As I write today's blog, I realize the title may have already created confusion. "A Share is a Share, Until it's Not a Share?" Huh? No, it's not an attempt to be cryptic. Let me explain. I've recently blogged about some recent (and very public) errors in tracking share limitations within stock plans. Those situations were a good reminder about the need to track and audit the various ways that we limit, distribute, account for, book, and log shares across the various aspects of equity compensation and financial reporting. In fact, I've become so passionate about the need to track and reconcile shares that it was the subject of my Administrator's Corner article (Keeping Track of Plan Limits - Mar-Apr 2015) in the most recent edition of The Advisor newsletter. In thinking through this topic on a more global level, it's become apparent that tracking shares across equity compensation is not always as simple as it seems, because not all shares are counted or recorded equally across the board. I'm going to dive lightly into the "irreconcilability" of some of these areas in today's blog.
Get it From the Source
Before we move on, I need to share that next week's NASPP webcast, Irreconcilable Differences (May 13, 2015 from 4:00pm - 5:30pm ET), is the inspiration for this content. That webcast will examine the counting of shares at a much deeper level than I can do now. A short preview of the webcast is available in the latest episode of our Equity Expert podcast series, in my interview with panelist John Hammond of bendystraw.
How Can a Share Not be a Share?
There are so many areas where shares get recorded in their life cycle. Or not recorded. Keeping track can involve many spreadsheets, reports, third party systems, and manual effort.

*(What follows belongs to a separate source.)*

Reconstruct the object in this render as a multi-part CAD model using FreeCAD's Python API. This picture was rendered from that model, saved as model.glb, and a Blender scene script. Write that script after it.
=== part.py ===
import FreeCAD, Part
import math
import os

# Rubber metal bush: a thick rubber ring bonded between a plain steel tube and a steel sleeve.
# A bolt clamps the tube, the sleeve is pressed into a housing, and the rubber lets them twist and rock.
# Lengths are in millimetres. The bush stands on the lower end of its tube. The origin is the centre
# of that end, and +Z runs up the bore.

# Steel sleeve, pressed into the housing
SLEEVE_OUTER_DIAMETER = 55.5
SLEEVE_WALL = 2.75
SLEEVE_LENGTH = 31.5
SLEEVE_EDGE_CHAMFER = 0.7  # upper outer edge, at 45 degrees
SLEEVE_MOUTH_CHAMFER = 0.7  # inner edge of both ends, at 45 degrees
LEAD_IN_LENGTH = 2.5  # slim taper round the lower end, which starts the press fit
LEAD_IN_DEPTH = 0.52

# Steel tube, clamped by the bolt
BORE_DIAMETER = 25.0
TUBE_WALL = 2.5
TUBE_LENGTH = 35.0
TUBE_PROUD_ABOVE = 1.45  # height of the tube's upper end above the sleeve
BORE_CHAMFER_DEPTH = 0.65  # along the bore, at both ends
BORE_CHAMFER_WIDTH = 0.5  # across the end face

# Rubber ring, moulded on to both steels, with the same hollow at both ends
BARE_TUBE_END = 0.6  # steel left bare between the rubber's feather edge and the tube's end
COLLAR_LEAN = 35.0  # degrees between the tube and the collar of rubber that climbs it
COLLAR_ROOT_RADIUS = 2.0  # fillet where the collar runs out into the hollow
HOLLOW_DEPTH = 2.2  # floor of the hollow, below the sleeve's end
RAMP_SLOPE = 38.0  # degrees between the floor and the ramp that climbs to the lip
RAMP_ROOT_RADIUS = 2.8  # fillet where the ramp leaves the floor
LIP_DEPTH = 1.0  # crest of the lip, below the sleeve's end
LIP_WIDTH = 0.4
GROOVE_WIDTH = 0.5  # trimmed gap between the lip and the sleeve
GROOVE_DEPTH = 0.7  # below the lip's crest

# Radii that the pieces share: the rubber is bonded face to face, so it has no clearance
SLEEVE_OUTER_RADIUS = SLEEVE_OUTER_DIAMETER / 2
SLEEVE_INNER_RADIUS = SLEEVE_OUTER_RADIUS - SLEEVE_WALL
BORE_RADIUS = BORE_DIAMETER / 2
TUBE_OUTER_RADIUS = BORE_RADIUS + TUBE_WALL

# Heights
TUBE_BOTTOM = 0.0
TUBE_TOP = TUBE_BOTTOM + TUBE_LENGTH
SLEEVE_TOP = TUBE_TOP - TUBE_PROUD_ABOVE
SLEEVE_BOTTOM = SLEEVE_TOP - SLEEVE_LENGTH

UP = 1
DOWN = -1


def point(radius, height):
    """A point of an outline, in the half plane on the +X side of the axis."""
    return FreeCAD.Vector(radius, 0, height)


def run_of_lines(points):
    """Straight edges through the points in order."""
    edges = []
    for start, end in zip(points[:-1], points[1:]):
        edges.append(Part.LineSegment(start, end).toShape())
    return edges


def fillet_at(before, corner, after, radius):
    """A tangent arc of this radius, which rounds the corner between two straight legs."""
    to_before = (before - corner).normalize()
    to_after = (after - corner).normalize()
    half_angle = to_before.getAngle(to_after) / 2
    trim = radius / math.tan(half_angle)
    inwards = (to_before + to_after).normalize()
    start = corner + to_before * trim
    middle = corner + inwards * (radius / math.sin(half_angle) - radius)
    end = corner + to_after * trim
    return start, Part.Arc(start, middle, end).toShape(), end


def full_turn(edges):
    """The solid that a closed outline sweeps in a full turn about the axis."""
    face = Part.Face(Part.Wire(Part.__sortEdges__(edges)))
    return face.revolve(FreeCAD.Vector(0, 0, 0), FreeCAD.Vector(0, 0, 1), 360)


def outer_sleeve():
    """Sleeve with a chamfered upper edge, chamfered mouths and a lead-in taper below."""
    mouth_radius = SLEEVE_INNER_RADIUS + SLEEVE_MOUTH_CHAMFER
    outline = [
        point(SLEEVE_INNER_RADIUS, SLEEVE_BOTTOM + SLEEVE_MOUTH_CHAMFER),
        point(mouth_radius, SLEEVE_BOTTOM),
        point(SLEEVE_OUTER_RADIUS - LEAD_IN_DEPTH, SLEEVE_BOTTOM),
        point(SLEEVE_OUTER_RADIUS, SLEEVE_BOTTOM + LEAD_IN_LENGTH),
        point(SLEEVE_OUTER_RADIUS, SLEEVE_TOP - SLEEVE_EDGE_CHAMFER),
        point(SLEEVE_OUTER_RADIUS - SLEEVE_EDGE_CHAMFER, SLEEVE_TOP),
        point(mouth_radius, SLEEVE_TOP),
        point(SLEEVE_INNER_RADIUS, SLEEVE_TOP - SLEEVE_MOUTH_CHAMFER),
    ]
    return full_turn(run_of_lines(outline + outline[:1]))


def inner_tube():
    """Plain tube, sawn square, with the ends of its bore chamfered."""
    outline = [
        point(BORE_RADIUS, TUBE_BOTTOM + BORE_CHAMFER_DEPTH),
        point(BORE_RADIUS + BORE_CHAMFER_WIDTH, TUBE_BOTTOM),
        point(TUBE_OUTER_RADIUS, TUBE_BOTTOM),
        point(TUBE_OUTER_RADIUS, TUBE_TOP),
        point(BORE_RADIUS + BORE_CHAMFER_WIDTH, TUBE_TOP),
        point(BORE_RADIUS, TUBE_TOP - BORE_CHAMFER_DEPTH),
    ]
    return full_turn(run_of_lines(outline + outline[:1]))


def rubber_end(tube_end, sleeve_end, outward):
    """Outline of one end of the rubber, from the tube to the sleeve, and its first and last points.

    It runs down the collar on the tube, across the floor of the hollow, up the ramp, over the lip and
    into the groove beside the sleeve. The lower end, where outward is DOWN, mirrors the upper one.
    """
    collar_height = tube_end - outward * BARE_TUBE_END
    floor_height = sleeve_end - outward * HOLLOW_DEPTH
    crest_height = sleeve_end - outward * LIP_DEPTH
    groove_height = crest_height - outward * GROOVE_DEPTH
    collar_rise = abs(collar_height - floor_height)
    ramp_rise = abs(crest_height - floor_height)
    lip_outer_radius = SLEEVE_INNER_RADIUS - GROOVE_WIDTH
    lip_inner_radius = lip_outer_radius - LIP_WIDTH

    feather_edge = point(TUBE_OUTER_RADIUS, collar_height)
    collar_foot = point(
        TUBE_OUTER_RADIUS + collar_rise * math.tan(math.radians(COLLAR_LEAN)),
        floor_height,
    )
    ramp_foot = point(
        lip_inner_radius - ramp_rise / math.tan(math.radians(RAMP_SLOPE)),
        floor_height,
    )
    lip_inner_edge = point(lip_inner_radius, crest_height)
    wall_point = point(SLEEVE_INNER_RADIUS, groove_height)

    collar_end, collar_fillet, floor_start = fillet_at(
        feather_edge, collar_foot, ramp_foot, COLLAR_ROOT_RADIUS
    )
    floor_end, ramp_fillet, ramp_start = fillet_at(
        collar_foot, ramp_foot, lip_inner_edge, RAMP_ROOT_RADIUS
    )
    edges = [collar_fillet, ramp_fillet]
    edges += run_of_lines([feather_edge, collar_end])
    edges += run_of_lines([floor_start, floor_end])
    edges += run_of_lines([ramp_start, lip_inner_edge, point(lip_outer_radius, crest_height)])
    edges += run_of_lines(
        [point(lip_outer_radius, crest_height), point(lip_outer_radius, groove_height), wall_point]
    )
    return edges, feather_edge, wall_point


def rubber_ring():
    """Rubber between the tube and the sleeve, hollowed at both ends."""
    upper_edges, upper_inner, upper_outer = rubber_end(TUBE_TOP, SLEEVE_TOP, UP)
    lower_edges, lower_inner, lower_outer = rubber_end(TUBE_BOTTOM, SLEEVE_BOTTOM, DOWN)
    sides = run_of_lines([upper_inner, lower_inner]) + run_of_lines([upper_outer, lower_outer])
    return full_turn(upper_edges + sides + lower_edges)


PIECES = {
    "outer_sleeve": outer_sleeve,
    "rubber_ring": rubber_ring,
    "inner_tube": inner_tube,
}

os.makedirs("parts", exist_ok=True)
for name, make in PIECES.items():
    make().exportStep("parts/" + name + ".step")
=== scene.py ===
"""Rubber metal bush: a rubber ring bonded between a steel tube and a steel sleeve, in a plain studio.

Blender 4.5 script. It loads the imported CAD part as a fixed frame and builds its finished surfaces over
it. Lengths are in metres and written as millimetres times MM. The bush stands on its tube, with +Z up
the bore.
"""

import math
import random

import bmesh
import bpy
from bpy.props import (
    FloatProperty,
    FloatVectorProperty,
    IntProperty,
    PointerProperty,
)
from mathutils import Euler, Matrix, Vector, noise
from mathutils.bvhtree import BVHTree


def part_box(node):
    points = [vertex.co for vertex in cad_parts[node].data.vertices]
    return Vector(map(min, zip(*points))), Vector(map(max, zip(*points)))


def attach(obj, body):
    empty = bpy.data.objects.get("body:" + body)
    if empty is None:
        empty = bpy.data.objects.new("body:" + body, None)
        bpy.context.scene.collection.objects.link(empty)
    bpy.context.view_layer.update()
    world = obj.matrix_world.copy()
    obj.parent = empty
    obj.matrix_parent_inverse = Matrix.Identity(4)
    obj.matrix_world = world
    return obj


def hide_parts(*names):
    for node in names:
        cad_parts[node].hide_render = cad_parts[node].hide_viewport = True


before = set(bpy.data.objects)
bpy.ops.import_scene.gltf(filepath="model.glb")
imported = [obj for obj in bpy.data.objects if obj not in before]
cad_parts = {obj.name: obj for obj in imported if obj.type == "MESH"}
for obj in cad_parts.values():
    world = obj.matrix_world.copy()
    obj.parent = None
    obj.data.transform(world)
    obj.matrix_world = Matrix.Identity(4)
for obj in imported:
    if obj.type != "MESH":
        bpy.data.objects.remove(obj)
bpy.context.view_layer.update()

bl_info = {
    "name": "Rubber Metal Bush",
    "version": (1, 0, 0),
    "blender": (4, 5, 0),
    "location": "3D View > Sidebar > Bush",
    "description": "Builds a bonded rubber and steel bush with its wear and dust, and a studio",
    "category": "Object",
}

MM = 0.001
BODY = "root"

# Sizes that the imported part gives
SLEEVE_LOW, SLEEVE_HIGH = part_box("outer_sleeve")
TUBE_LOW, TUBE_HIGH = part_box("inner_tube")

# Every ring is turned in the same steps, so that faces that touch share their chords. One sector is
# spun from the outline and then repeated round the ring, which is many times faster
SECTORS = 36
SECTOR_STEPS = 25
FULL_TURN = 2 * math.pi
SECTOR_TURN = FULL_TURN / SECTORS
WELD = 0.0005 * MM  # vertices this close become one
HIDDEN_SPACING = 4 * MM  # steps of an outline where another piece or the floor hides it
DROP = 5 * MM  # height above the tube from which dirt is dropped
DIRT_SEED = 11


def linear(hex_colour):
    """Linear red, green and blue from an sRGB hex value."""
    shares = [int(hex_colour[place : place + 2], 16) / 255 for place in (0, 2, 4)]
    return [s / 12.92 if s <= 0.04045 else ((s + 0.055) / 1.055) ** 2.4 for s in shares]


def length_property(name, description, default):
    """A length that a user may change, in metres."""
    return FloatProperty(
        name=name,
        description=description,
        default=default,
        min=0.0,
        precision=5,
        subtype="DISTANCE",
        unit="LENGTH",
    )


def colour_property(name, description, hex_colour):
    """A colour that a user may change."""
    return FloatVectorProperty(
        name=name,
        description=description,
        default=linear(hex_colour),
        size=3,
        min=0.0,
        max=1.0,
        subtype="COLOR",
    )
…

One example John covered in the preview podcast was a restricted stock award (RSA) that is issued at grant and recorded on the books of the transfer agent. Although technically issued at grant, the shares underlying the RSA need to be reversed out of the transfer agent's report that reflects weighted shares outstanding before that figure is used to perform EPS calculations. This takes careful attention and often manual intervention when receiving figures from the company's transfer agent, prior to delivering those handling financial reporting. John's advice is that companies reconcile their shares outstanding figures to the transfer agent's records regularly to get ahead of any share counting differences.
Another area where issuers need to pay careful attention is in managing some of the life cycle "events" and how those events impact share counts. For example, when someone terminates and shares are forfeited, what happens to those shares? What about when a stock option expires? Are they recycled back to the plan? Do they return to treasury shares? What is the path for those shares upon forfeiture or expiration? And, if there is a fungible or flexible share ratio in effect, the stock plan administrator needs to ensure that the ratio is considered in returning shares to the plan (if and when that occurs).